В тот день я с утра был дома и к 11 часам отправился в магазин купить спиртного. Подошел туда минут за пять до открытия водочного отдела — в СССР тогда боролись с пьянством: спиртные напитки можно было купить только с 11 до 19 часов. Уже стояла очередь человек шесть, которая за нами быстро увеличивалась. Человек, стоявший передо мной, что-то спросил у меня по-белорусски. Я ответил ему тоже по-белоруски — у меня давняя привычка поддерживать разговор на языке, на котором ко мне обратились. Мы разговорились о спиртных напитках, и я объяснил ему, почему я не люблю обычную водку, а предпочитаю цветные настойки, и, наверное, минуты две описывал замечательные вкусовые и лечебные качества настойки "Юбилейная горькая". Он слушал с видимым удовольствием и, когда я закончил свою речь, сказал:
- Вы, мусiць, лiрык!
Тут подошла его очередь. Он взял две бутылки портвейна, а я - "Юбилейную".
Мастер
1970 год. Я работал в Проблемной лаборатории автомобилей БПИ. Для дорожных испытаний потребовалось изготовить новые токосъемники. Токосъемник это устройство для постоянного подключения к тензодатчикам, наклеенным на вращающийся вал. Мы пользовались ртутными токосъемниками (зеленые могут отдыхать). Я договорился со своим старым знакомым, токарем экспериментального цеха моторного завода Колей Кашо. Он с напарником взялись изготовить эти устройства по нашим чертежам на нашем оборудовании в свободное от работы время за умеренное количество наличных денег.

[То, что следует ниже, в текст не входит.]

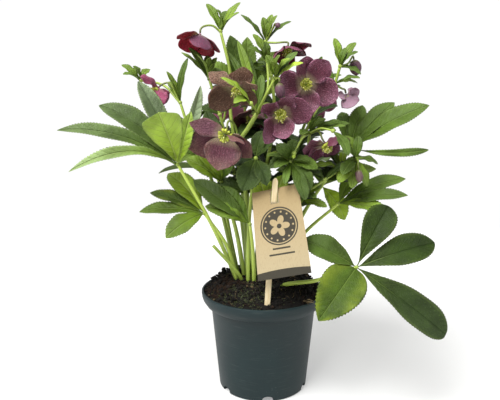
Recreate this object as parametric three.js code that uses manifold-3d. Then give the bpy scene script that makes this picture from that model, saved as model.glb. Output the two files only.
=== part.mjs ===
// A potted hellebore in flower, with its label on a stick.
// Millimetres, +Z up. The origin is the middle of the pot's base and the front of the plant faces -Y.
import * as THREE from "three";
import { mergeVertices } from "three/addons/utils/BufferGeometryUtils.js";
import Module from "manifold-3d";

const wasm = await Module();
wasm.setup();

// Driving dimensions.
const GAP = 0.3;
const POT = {
  height: 112, rim: 70, rimInner: 67.5, collarTop: 100, collarFoot: 65, step: 96,
  bodyTop: 59.3, base: 50.3, wall: 2, floor: 7, channelIn: 36, channelOut: 43, channelHigh: 5,
};
const NOTCH = { count: 6, first: -85, half: 4.9, high: 3.2, reachIn: 42.6, reachOut: 53 };
const DRAIN = { radius: 2.6, at: 39.5 };
const SOIL = { rimGap: 0.8, edge: 109.5, shoulder: 123, shoulderAt: 51, top: 129, rough: 1.6 };
const CROWN_DEEP = 112;
const HOLE = { ease: 1.4 * GAP, above: 7 };
const STALK_SIDES = 5;
const LEAF = { thick: 1.4, rows: 4, fold: 0.15, arch: 6, knob: 3.2, start: 1.6 };
const PETIOLE = { foot: 2.4, tip: 1.5, bends: 5 };
const BRACT = { thick: 1.2, rows: 2, fold: 0.2, arch: 3, width: 9, knob: 2.6, start: 1.3 };
const STEM = { foot: 2.6, tip: 1.7, bends: 7, branch: 1.8, branchTip: 1.3, branchBends: 4 };
const PEDICEL = { foot: 1.3, tip: 1.0, bends: 5, sides: 4, straight: 4, seat: 1.5 * GAP };
const SEPAL = { thick: 1.1, rows: 4, fold: 0.2, plump: 0.84, start: 1.2, bow: -0.08, roll: 11, knob: 2.2 };
const SEPAL_VARIES = { lean: 7, length: 0.05 };
const EYE = { core: 3, clear: 1.9, sides: 10 };
const BLADE = { tipHalf: 0.4, endThin: 0.55, waver: 0.06, toothLean: 0.03 };
const TOOTH = 0.12;
const MERGE = 1e-4;

const v = (x, y, z) => new THREE.Vector3(x, y, z);
const at = (list) => new THREE.Vector3(list[0], list[1], list[2]);
const turn = (degrees) => (degrees * Math.PI) / 180;
const range = (count) => Array.from({ length: count }, (_, i) => i);

// A repeatable number between -1 and 1 for a whole number or a length.
function wobble(seed) {
  const wave = Math.sin(seed * 12.9898 + 4.137) * 43758.5453;
  return 2 * (wave - Math.floor(wave)) - 1;
}

// Solids: a three.js geometry becomes a manifold with its shared corners merged.
function solid(geometry) {
  const bare = geometry.index ? geometry.toNonIndexed() : geometry.clone();
  const open = new THREE.BufferGeometry();
  open.setAttribute("position", bare.getAttribute("position"));
  const merged = mergeVertices(open, MERGE);
  const index = merged.index.array;
  const position = merged.getAttribute("position");
  const faces = [];
  let volume = 0;
  for (let i = 0; i < index.length; i += 3) {
    const [a, b, c] = [index[i], index[i + 1], index[i + 2]];
    if (a !== b && b !== c && c !== a) {
      faces.push(a, b, c);
      const cross = v().fromBufferAttribute(position, b).cross(v().fromBufferAttribute(position, c));
      volume += v().fromBufferAttribute(position, a).dot(cross);
    }
  }
  if (volume < 0) {
    faces.reverse();
  }
  return new wasm.Manifold(new wasm.Mesh({
    numProp: 3, vertProperties: position.array, triVerts: new Uint32Array(faces),
  }));
}

function geometryOf(body) {
  const mesh = body.getMesh();
  const geometry = new THREE.BufferGeometry();
  geometry.setAttribute("position", new THREE.BufferAttribute(new Float32Array(mesh.vertProperties), 3));
  geometry.setIndex(new THREE.BufferAttribute(new Uint32Array(mesh.triVerts), 1));
  const flat = geometry.toNonIndexed();
  flat.computeVertexNormals();
  return flat;
}

// Joins bodies into one: a loose scrap is dropped and a hollow that the join seals is filled.
function join(bodies) {
  const parts = bodies.reduce((sum, body) => sum.add(body)).decompose();
  return parts.reduce((kept, part) => (part.volume() > kept.volume() ? part : kept));
}

// A skin given by its corners and by triangles of corner numbers.
function skin(points, faces) {
  const geometry = new THREE.BufferGeometry().setFromPoints(points);
  geometry.setIndex(faces);
  return solid(geometry);
}

// A closed skin over rings of points, with the two ends capped.
function loft(rings) {
  const count = rings[0].length;
  const last = (rings.length - 1) * count;
  const faces = [];
  for (let start = 0; start < last; start += count) {
    for (let i = 0; i < count; i += 1) {
      const a = start + i;
      const b = start + ((i + 1) % count);
      faces.push(a, b, b + count, a, b + count, a + count);
    }
  }
  for (let i = 1; i < count - 1; i += 1) {
    faces.push(0, i + 1, i, last, last + i, last + i + 1);
  }
  return skin(rings.flat(), faces);
}

// The rings of a tapering stalk along a smooth curve through its points.
function stalkRings(points, thick, thin, steps, sides = STALK_SIDES) {
  const curve = new THREE.CatmullRomCurve3(points, false, "centripetal");
  const frames = curve.computeFrenetFrames(steps);
  return range(steps + 1).map((i) => {
    const centre = curve.getPointAt(i / steps);
    const radius = THREE.MathUtils.lerp(thick, thin, i / steps);
    const ring = range(sides).map((k) => {
      const angle = (k / sides) * 2 * Math.PI;
      const out = frames.normals[i].clone().multiplyScalar(Math.cos(angle));
      out.addScaledVector(frames.binormals[i], Math.sin(angle));
      return centre.clone().addScaledVector(out, radius);
    });
    ring.centre = centre;
    ring.radius = radius;
    return ring;
  });
}

// The hole that the foot of a stalk stands in: its own rings, wider by the gap, up to above the soil.
const footHoles = [];
function keepFoot(rings) {
  const top = rings.findIndex((ring) => ring.centre.z > SOIL.top + HOLE.above);
  const wide = rings.slice(0, top + 1).map((ring) => ring.map((point) => {
    const out = point.clone().sub(ring.centre);
    return ring.centre.clone().addScaledVector(out, 1 + HOLE.ease / ring.radius);
  }));
  wide[0].forEach((point) => point.setZ(point.z - GAP));
  footHoles.push(loft(wide));
}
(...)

Утром в субботу — тогда завод уже перешел на два выходных, а институт еще нет — Коля заехал посмотреть на наши станки. В свои 28 он выглядел как пацан. Среднего роста, худой, с торчащими во все стороны вихрами светлых волос, здоровенным носом и не сходящей с лица улыбкой. Коля был токарем 6 разряда и занимался этим делом с 14 лет, с тех пор как попал в ремеслуху тракторного завода. В армии он, кстати, тоже работал за станком на каком-то ремзаводе.

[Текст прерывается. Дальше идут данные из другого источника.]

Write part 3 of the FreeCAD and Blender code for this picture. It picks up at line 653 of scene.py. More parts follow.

У нас была маленькая механическая мастерская. Там стояли старые станки: токарный 1А62, сверлильный и заточной (в просторечии наждак). Правил мастерской отставник Михаил Трофимович Загребельный. Он воевал в Отечественную минометчиком, прослужил в армии четверть века и вышел на пенсию в звании капитана. Был он мужик жесткий, ненавидел доцентов за то, что они получают больше него, не любил инженеров за непочтительность, а студентов за распущенность. Он часто выступал на собраниях и клеймил современную молодежь, выражал свое недоумение, как эти люди, окончив институт, станут руководителями производства. Сам я был беспартийным, но постоянно находился в тесном контакте с отставными подполковниками-технарями, которые работали у нас лаборантами (им не разрешалось получать больше 90 – 100 рублей в месяц). Они приходили с партсобраний красные, обозленные и крыли болтуна Мишку густым армейским матом. Если вы помните Лёлика, которого сыграл Анатолий Папанов в фильме «Бриллиантовая рука», то это Трофимыч один к одному. Даже есть некоторое портретное сходство.

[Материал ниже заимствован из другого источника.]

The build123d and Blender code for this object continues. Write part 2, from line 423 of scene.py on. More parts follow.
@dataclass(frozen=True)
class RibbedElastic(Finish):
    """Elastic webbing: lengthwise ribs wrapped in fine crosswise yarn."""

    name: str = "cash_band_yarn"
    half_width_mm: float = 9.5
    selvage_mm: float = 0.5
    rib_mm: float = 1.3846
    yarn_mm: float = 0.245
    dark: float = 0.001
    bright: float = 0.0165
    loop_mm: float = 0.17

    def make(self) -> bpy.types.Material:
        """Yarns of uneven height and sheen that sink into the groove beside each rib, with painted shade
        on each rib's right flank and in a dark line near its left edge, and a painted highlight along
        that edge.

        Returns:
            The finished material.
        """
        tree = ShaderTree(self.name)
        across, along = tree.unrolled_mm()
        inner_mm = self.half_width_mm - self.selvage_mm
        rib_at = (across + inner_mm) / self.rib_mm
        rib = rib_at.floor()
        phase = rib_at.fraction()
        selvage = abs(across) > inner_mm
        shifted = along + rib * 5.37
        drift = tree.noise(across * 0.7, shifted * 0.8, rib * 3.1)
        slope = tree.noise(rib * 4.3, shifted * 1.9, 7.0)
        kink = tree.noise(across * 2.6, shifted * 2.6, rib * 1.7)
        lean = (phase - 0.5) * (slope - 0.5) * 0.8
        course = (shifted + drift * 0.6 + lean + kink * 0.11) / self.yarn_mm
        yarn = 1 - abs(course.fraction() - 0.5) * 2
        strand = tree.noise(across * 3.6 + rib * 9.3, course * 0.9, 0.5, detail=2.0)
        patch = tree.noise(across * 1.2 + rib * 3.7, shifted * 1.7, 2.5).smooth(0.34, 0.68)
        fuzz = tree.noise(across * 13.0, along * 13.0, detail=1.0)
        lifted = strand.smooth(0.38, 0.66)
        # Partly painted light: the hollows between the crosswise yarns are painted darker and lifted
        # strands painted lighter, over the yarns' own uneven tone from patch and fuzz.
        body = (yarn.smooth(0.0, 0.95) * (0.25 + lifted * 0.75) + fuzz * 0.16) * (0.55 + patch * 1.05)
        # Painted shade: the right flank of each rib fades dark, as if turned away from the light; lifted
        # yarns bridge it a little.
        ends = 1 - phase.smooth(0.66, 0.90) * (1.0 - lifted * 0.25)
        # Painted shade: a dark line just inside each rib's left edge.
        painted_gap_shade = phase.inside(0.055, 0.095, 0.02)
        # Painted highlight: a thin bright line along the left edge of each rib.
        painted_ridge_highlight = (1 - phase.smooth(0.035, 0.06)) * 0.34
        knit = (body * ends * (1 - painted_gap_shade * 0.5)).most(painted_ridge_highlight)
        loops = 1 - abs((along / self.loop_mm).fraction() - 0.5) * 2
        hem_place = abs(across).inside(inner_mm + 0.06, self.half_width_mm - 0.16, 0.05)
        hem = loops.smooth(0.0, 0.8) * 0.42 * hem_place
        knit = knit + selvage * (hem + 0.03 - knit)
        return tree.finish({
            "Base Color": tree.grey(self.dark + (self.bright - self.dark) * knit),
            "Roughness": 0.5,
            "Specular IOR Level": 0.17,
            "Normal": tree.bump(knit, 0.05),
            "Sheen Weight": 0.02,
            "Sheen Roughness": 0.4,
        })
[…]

Подчинялся Трофимыч только завлабу, хотя и неохотно. Работу, даже очень мелкую, он выполнял только по письменной заявке, требовал от заказчика найти заготовку и долго каждому объяснял, что резцы, сверла, метчики и плашки он достает по знакомству, его ими не снабжают, и если бы не он, здесь бы все вообще стояло. Это не совсем соответствовало действительности. Я точно знал, что время от времени он получал режущий инструмент. Подчиненных у него не было. Правда, как-то приставили ему в помощники парнишку, только что окончившего школу, но он его так задолбал наставлениями и ненужной, бесполезной работой, что парнишка через неделю сбежал. Я не завидую тем солдатам, которые служили под его началом. Последние годы в армии он служил в должности заведующего ремонтной мастерской. Там он насмотрелся, как работают станочники. Сложные вещи он делать не умел - их ему и не поручали, однако простые работы он делал аккуратно, правда очень медленно. Начальство было довольно тем, что на этом месте есть постоянный ответственный человек, а Трофимыч тем, что он как бы хозяин мастерской и может делать там все, что хочет.
Михаил Трофимович уже был поставлен начальством в известность о планируемой работе, и ему это очень не нравилось, но выхода у него не было. Коля попробовал станок в разных режимах, сказал, что все в порядке, и собрался было уйти, но тут в мастерскую вбежал старший инженер Анатолий Губицкий. В руках у него была резьбовая пробка от гидростанции высокого давления. На пробке была сорвана резьба. Нужно было срочно изготовить новую. Шел эксперимент, задержка из-за пустяка могла сорвать срок сдачи работы. Зная характер Трофимыча, Губицкий принес с собой кусок бронзы в качестве заготовки. Михаил Трофимович тут же сказал, что сделать он такое не сможет. Здесь дюймовая коническая резьба 1/2". Ее надо нарезать резцом, а он этого не умеет.